Only the lines from the first one through the line with "return np.column_stack([spread +" should be printed, exactly as they appear.

- **Data block**

"""

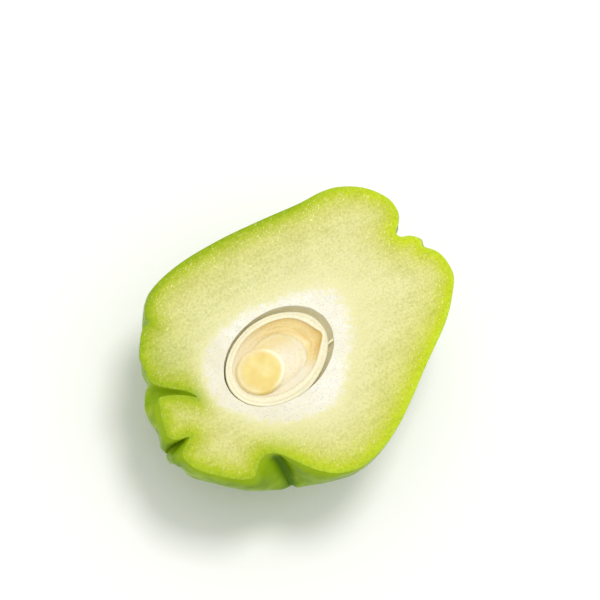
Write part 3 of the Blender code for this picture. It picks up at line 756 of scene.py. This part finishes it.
def makeSeedCoat(material):
    shape = coatShape
    top = fruitShape["depth"] - shape["belowCut"]
    around = -np.linspace(0, 2 * math.pi, shape["columns"], endpoint=False)
    turns = np.degrees(np.arctan2(np.sin(around), np.cos(around)))
    tip = 1 + shape["tip"] * np.exp(-((turns - shape["tipTurn"]) / shape["tipWidth"]) ** 2)
    outward = np.stack([np.cos(around), np.sin(around)], 1)
    unevenness = noiseAt(np.column_stack([outward, np.zeros_like(around)]), 0.35, 2.0)

    # the outer edge follows the hollow's wall, a gap inside it
    hollowX, hollowY = fruitShape["hollowCentre"]
    wall = outward * fruitShape["hollowRadii"][:2]
    reach = np.linalg.norm(wall, axis=1)
    gap = roundTable(np.degrees(np.arctan2(wall[:, 1], wall[:, 0])), shape["gap"])
    edge = wall * (1 - gap / reach)[:, None]

    def insideRing(turn, tipShare, uneven):
        a, b, c = shape["insideRadii"]
        x = a * math.cos(turn) * np.cos(around) * (1 + (tip - 1) * tipShare)
        y = b * math.cos(turn) * np.sin(around)
        spread = np.stack([x, y], 1) + outward * (uneven * unevenness)[:, None]
        return np.column_stack([spread + shape["insideCentre"], np.full_like(x, top - c * math.sin(turn))])

    rings, lining, line = [], [], []
    for row in range(shape["outerRows"]):
        turn = (1 - (row + 1) / shape["outerRows"]) * math.pi / 2
        spread = edge * math.cos(turn) + (hollowX, hollowY)
        height = min(top - shape["depth"] * math.sin(turn), top - shape["rimHeight"])
        rings.append(np.column_stack([spread, np.full(len(around), height)]))
        lining.append(0.0)
        line.append(0.0)
    outer = rings[-1]
    inner = insideRing(0, 1, shape["wobble"])
    for row in range(1, shape["rimRows"]):
        share = row / shape["rimRows"]
        lift = shape["rimHeight"] * math.sin(share * math.pi) - shape["rimHeight"]
        groove = math.exp(-((share - shape["lineAt"]) / shape["lineWidth"]) ** 2)
        between = outer * (1 - share) + inner * share
        between[:, 2] = top + lift - shape["lineDepth"] * groove
        rings.append(between)
        lining.append(0.0)
        line.append(groove)
    innerStart = len(rings)
    for row in range(shape["innerRows"]):
        turn = row / shape["innerRows"] * math.pi / 2
        rings.append(insideRing(turn, 1 - row / shape["innerRows"], shape["wobble"] * math.cos(turn)))
        lining.append(min(1.0, row / 3))
        line.append(0.0)
    grid = np.array(rings)

    # folds of the lining run round it in long arcs, and are strongest at the pointed end
    inside = grid[innerStart:]
    rowNumbers = np.arange(len(inside))
    towardsTip = 0.35 + 0.65 * np.clip(np.cos(around), 0, 1)
    unrolled = np.stack(np.broadcast_arrays(*(shape["foldRound"] * outward).T,
                                            rowNumbers[:, None] / shape["foldRows"]), axis=2)
    folds = noiseAt(unrolled, 1, 3.0)
    middle = np.array([*shape["insideCentre"], top])
    inside += (middle - inside) / np.linalg.norm(middle - inside, axis=2)[..., None] \
        * (folds * towardsTip * shape["folds"] * smoothStep(rowNumbers, 0, 3)[:, None])[..., None]

    # painted shade: tan where the lining shows, from the upper side round the tip to the lower side, and
    # brown in its folds, at the tip and in the corner under the rim
    tanRound = smoothStep(turns, *shape["tanFrom"]) * (1 - smoothStep(turns, *shape["tanTo"]))
    tanDown = np.zeros(len(rings))
    tanDown[innerStart:] = smoothStep(rowNumbers, 0, 2)
    atTip = np.exp(-((turns - shape["tipTurn"]) / shape["brownWidth"]) ** 2)
    inFolds, inTip, underRim = shape["brownShares"]
    brownShade = np.zeros(grid.shape[:2])
    brownShade[innerStart:] = inFolds * smoothStep(folds, -0.1, 0.5) \
        + inTip * np.outer(1 - smoothStep(rowNumbers, 3, 14), atTip) \
        + underRim * (1 - smoothStep(rowNumbers, 1, 6))[:, None]
    lineRound = 0.3 + 0.7 * smoothStep(np.abs(turns), *shape["lineFade"])
    points, faces = closedForm(grid, [hollowX, hollowY, top - shape["depth"]],
                               [*shape["insideCentre"], top - shape["insideRadii"][2]])
    marks = {"tanShade": np.append(np.outer(tanDown, tanRound), [0, 0]),
             "lining": np.append(np.outer(lining, np.ones(shape["columns"])), [0, 1]),
             "cutLine": np.append(np.outer(line, lineRound), [0, 0]),
             "brownShade": np.append(np.clip(brownShade, 0, 1), [0, 0])}
    coat = makePiece("seedCoat", points, faces, [material], marks=marks)
    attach(coat, "root")
    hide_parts("seed_coat")
    print("seed coat made:", len(points), "points")


# The thread that held the seed to the fruit, from the coat to the hollow's wall
threadShape = {
    "start": (3.2, -7.1, -0.7), "end": (7.1, -7.05, -0.8), "radius": 0.58, "waist": 0.62, "bend": 0.12,
    "sides": 12, "steps": 14,
}


def makeSeedThread(material):
    shape = threadShape
    top = fruitShape["depth"] - coatShape["belowCut"]
    start, end = (np.array(shape[key]) + (0, 0, top) for key in ("start", "end"))
    along = (end - start) / np.linalg.norm(end - start)
    side = np.array([-along[1], along[0], 0.0])
    up = np.cross(along, side)
    around = np.linspace(0, 2 * math.pi, shape["sides"], endpoint=False)
    rings = []
    for step in range(shape["steps"] + 1):
        share = step / shape["steps"]
        radius = shape["radius"] * (shape["waist"] + (1 - shape["waist"]) * abs(2 * share - 1) ** 1.5)
        centre = start + (end - start) * share + side * shape["bend"] * math.sin(share * math.pi)
        rings.append(centre + radius * (np.cos(around)[:, None] * side + np.sin(around)[:, None] * up))
    points, faces = closedForm(np.array(rings), start, end)
    zeros = np.zeros(len(points))
    thread = makePiece("seedThread", points, faces, [material],
                       marks={"tanShade": zeros, "lining": zeros, "cutLine": zeros, "brownShade": zeros})
    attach(thread, "root")
    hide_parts("seed_coat")


# The kernel: a seed leaf cut flat by the knife, and the seed leaf under it
kernelShape = {
    "cutLeaf": {"centre": (-19.2, 0.4, -1.1), "radii": (8.7, 7.5, 2.8), "belowCut": 0.1, "faceHollow": 0.12,
                "rimWidth": 0.06, "rimFade": 0.12, "rimTurn": 0.35,
                "softEdge": 0.45, "softFade": 0.35, "softTurn": 0.7},
    "lowerLeaf": {"centre": (-11.4, -0.4, -2.95), "radii": (11.4, 9.8, 1.15), "ripple": 0.09, "ripples": 5,
                  "lumpHeight": 0.3, "lumpGrain": (6, 4, 3), "paleSide": 0.75, "paleMiddle": 0.5},
    "columns": 144, "rows": 34, "faceRows": 20, "sideRows": 14, "dimple": 0.012, "poleTurn": 0.47,
}


def leafRings(centre, radii, columns, rows, fromTurn, toTurn):
    around = np.linspace(0, 2 * math.pi, columns, endpoint=False)
    a, b, c = radii
    out = []
    for row in range(rows):
        turn = fromTurn + (toTurn - fromTurn) * row / (rows - 1)
        size = math.cos(turn)
        out.append(np.stack([a * size * np.cos(around), b * size * np.sin(around),
                             np.full(columns, c * math.sin(turn))], axis=1) + centre)
    return np.array(out)


def makeLeaf(name, rings, bottom, crown, marks, material):
    points, faces = closedForm(rings, bottom, crown)
    leaf = makePiece(name, points, faces, [material], marks=marks)
    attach(leaf, "root")
    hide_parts("seed_kernel")


def makeKernel(material):
    shape = kernelShape
    top = fruitShape["depth"]
    columns, rows = shape["columns"], shape["rows"]
    poleTurn = shape["poleTurn"] * math.pi
    leaf = shape["cutLeaf"]
    centre = np.array([leaf["centre"][0], leaf["centre"][1], top + leaf["centre"][2]])
    cutTurn = math.asin((-leaf["centre"][2] - leaf["belowCut"]) / leaf["radii"][2])
    body = leafRings(centre, leaf["radii"], columns, rows, -poleTurn, cutTurn)
    edge = body[-1]
    faceCentre = np.array([centre[0], centre[1], top - leaf["belowCut"]])
    face = []
    for row in range(1, shape["faceRows"]):
        share = row / shape["faceRows"]
        ring = edge * (1 - share) + faceCentre * share
        ring[:, 2] = faceCentre[2] - leaf["faceHollow"] * smoothStep(share, 0.0, 0.25)
        face.append(ring)
    rings = np.vstack([body, face])
    rings += (rings - centre) * (shape["dimple"] * noiseAt(rings, (3.0, 3.0, 3.0), 1.0))[..., None]
    rings[..., 2] = np.minimum(rings[..., 2], top - leaf["belowCut"])
    cutShare = np.zeros(rings.shape[:2])
    rimHighlight = np.zeros(rings.shape[:2])
    around = np.linspace(0, 2 * math.pi, columns, endpoint=False)
    # painted highlight: a pale rim on the side of the cut leaf that faces the light
    bright = np.clip(np.cos(around + leaf["rimTurn"]), 0, 1)
    softEdge = leaf["softEdge"] * smoothStep(-np.cos(around + leaf["softTurn"]), -0.4, 0.5)
    rimEnd = leaf["rimWidth"] + leaf["rimFade"]
    for row in range(shape["faceRows"] - 1):
        share = (row + 1) / shape["faceRows"]
        rimHighlight[rows + row] = (1 - smoothStep(share, leaf["rimWidth"], rimEnd)) * bright
        cutShare[rows + row] = 1 - softEdge * (1 - smoothStep(share, 0.0, leaf["softFade"]))
    sideRows = slice(rows - shape["sideRows"], rows)
    cutShare[sideRows] = 1 - softEdge
    rimHighlight[sideRows] = bright
    marks = {"cutShare": np.append(cutShare, [0, 1]), "rimHighlight": np.append(rimHighlight, [0, 0]),
             "pale": np.ones(cutShare.size + 2)}
    crown = faceCentre - (0, 0, leaf["faceHollow"])
    makeLeaf("cutSeedLeaf", rings, centre - (0, 0, leaf["radii"][2]), crown, marks, material)

    leaf = shape["lowerLeaf"]
    centre = np.array([leaf["centre"][0], leaf["centre"][1], top + leaf["centre"][2]])
    rings = leafRings(centre, leaf["radii"], columns, rows, -poleTurn, poleTurn)
    rings += (rings - centre) * (2 * shape["dimple"] * noiseAt(rings, (4.0, 3.0, 3.0), 8.0))[..., None]
    fromCentre = np.hypot(*((rings[..., i] - centre[i]) / leaf["radii"][i] for i in (0, 1)))
    above = smoothStep(rings[..., 2] - centre[2], 0.0, 0.6)
    lumps = leaf["lumpHeight"] * noiseAt(rings, leaf["lumpGrain"], 4.0)
    rings[..., 2] += above * (lumps + leaf["ripple"] * np.sin(fromCentre * leaf["ripples"] * 2 * math.pi))
    pale = leaf["paleSide"] * smoothStep(-rings[..., 1] + 0.3 * (rings[..., 0] + 10), -4, 4)
    pale += leaf["paleMiddle"] * (1 - smoothStep(fromCentre, 0.2, 0.7))
    pale = np.clip(pale, 0, 1)
    zeros = np.zeros(pale.size + 2)
    marks = {"cutShare": zeros, "rimHighlight": zeros, "pale": np.append(pale, [0, 0.5])}
    crown = centre + (0, 0, leaf["radii"][2])
    makeLeaf("lowerSeedLeaf", rings, centre - (0, 0, leaf["radii"][2]), crown, marks, material)
    print("kernel made")


# Camera, floor and light
view = {
    "target": (8.05, 9.84, 38.0), "azimuth": -72.0, "elevation": 63.0, "roll": 30.0, "distance": 600.0,
    "lens": 110.0, "sensor": 36.0,
}
studio = {
    "floorSize": 6000.0, "floorColour": "#ffffff", "roomLight": 0.74,
    "keyPlace": (240, 140, 1110), "keySize": 420, "keyPower": 4.9, "keyColour": "#fffdf8",
}


def makeCamera():
    azimuth, elevation, roll = (math.radians(view[key]) for key in ("azimuth", "elevation", "roll"))
    back = Vector((math.sin(azimuth) * math.cos(elevation), -math.cos(azimuth) * math.cos(elevation),
                   math.sin(elevation)))
    right = Vector((math.cos(azimuth), math.sin(azimuth), 0.0))
    up = back.cross(right)
    imageRight = right * math.cos(roll) + up * math.sin(roll)
    imageUp = up * math.cos(roll) - right * math.sin(roll)
    data = bpy.data.cameras.new("camera")
    data.lens = view["lens"]
    data.sensor_width = view["sensor"]
    data.clip_end = 20.0
    camera = bpy.data.objects.new("camera", data)
    turn = Matrix((imageRight, imageUp, back)).transposed().to_4x4()
    place = (Vector(view["target"]) + back * view["distance"]) * mm
    camera.matrix_world = Matrix.Translation(place) @ turn
    bpy.context.scene.collection.objects.link(camera)
    bpy.context.scene.camera = camera


def makeStudio():
    size = studio["floorSize"] / 2
    corners = [(-size, -size, 0), (size, -size, 0), (size, size, 0), (-size, size, 0)]
    material = startMaterial("matt white table", Roughness=0.7,
                             Base_Color=hexColour(studio["floorColour"]))[0]
    floor = makePiece("floor", corners, [(0, 1, 2, 3)], [material])
    world = bpy.data.worlds.new("white room")
    world.use_nodes = True
    background = world.node_tree.nodes["Background"]
    background.inputs["Color"].default_value = (1, 1, 1, 1)
    background.inputs["Strength"].default_value = studio["roomLight"]
    bpy.context.scene.world = world
    data = bpy.data.lights.new("key light", "AREA")
    data.shape = "DISK"
    data.size = studio["keySize"] * mm
    data.energy = studio["keyPower"]
    data.color = hexColour(studio["keyColour"])[:3]
    key = bpy.data.objects.new("key light", data)
    place = Vector(studio["keyPlace"]) * mm
    key.location = place
    key.rotation_euler = place.to_track_quat("Z", "Y").to_euler()
    bpy.context.scene.collection.objects.link(key)
    bpy.context.scene.view_settings.view_transform = "Standard"


makeCamera()
makeStudio()
print("camera, floor and light made")
makeFruit(makeSkinMaterial(), makeFleshMaterial())
coatMaterial = makeCoatMaterial()
makeSeedCoat(coatMaterial)
makeSeedThread(coatMaterial)
makeKernel(makeKernelMaterial())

"""

- **The answer**
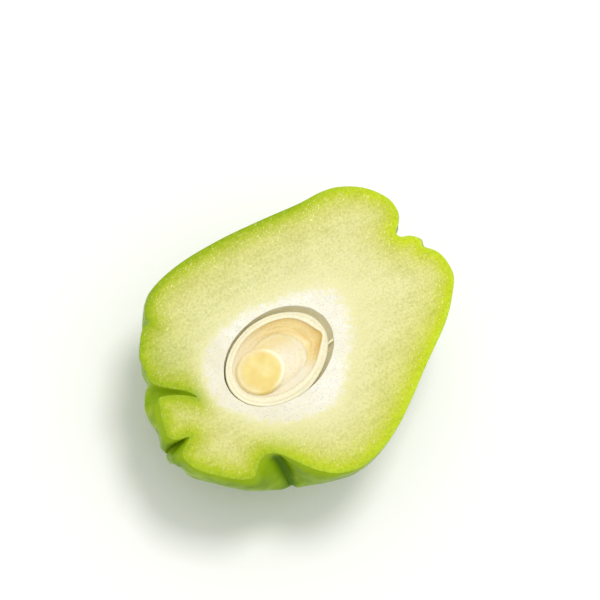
Write part 3 of the Blender code for this picture. It picks up at line 756 of scene.py. This part finishes it.
def makeSeedCoat(material):
    shape = coatShape
    top = fruitShape["depth"] - shape["belowCut"]
    around = -np.linspace(0, 2 * math.pi, shape["columns"], endpoint=False)
    turns = np.degrees(np.arctan2(np.sin(around), np.cos(around)))
    tip = 1 + shape["tip"] * np.exp(-((turns - shape["tipTurn"]) / shape["tipWidth"]) ** 2)
    outward = np.stack([np.cos(around), np.sin(around)], 1)
    unevenness = noiseAt(np.column_stack([outward, np.zeros_like(around)]), 0.35, 2.0)

    # the outer edge follows the hollow's wall, a gap inside it
    hollowX, hollowY = fruitShape["hollowCentre"]
    wall = outward * fruitShape["hollowRadii"][:2]
    reach = np.linalg.norm(wall, axis=1)
    gap = roundTable(np.degrees(np.arctan2(wall[:, 1], wall[:, 0])), shape["gap"])
    edge = wall * (1 - gap / reach)[:, None]

    def insideRing(turn, tipShare, uneven):
        a, b, c = shape["insideRadii"]
        x = a * math.cos(turn) * np.cos(around) * (1 + (tip - 1) * tipShare)
        y = b * math.cos(turn) * np.sin(around)
        spread = np.stack([x, y], 1) + outward * (uneven * unevenness)[:, None]
        return np.column_stack([spread + shape["insideCentre"], np.full_like(x, top - c * math.sin(turn))])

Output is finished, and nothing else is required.